Coal trains wheading south were reknowned for getting a good run on the up through line, to charge the bank up to Hunsbury Hill, 40 mph being the maximum allowed, with the brakes in the van screwed down to keep the couplings in tension, and sparks flying out from the wheels.
 

Heather Kay

Western Thunderer
An even better location is the complicated point work south of West Bridge, at Northampton Castle station: no need to model the rest of the station, just use the bridge as a scenic break, with fiddle yard roads on the other side.

:thumbs:

Northampton Castle is another pipe dream. We've got several photo books of the railways around north Bucks and into Northants, and they are dripping with modelling potential.
 

Mike W

Western Thunderer
Talking of WCML layout plans for modelling, the late Jim Richards had agreed with David Jenkinson that when they took ownership of his 7mm models they would build a 33mm gauge layout based on Clifton Road Junction.
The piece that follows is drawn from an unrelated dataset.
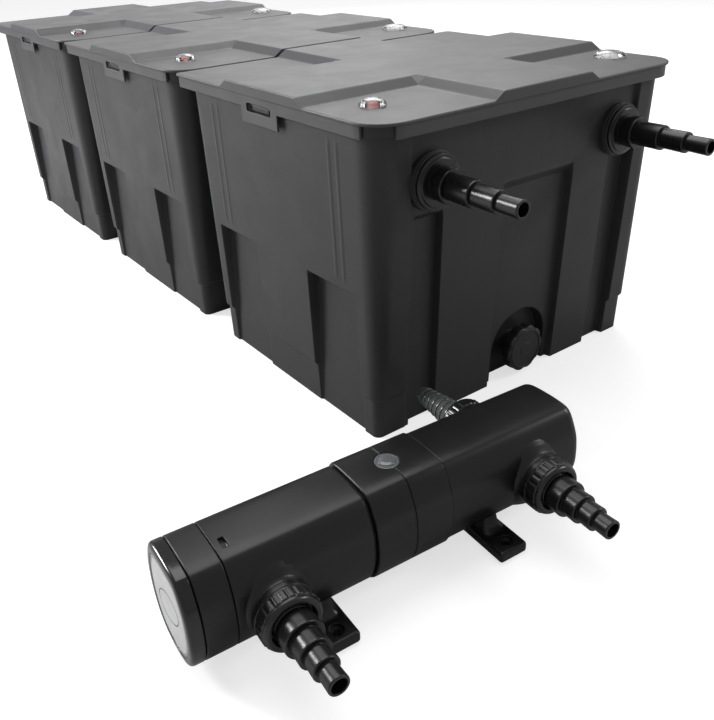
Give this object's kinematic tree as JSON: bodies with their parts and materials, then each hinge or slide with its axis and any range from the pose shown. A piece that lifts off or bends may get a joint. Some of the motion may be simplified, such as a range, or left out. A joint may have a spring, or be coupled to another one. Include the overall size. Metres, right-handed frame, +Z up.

This is a flying junction with double tracks in all directions and his idea was that for casual public viewing in the museum there would always be something moving, and the figure of eight format would even out wear. All his engines were designed with that in mind, but in the end the NRM toned down the plans to a more simple layout, and then still further into the glass case where they now reside as static models, under lights which are rather too hot for the good of the models.

Mike
 

Mike W

Western Thunderer
Heather - you are dead right about being suitable for the museum. Of course, what you propose is the third Wolverton station and even rudimantary models of the first two would show an interesting progression. The curator Bill Griffiths is keen on that sort of thing, but far too stretched to do everything he'd like.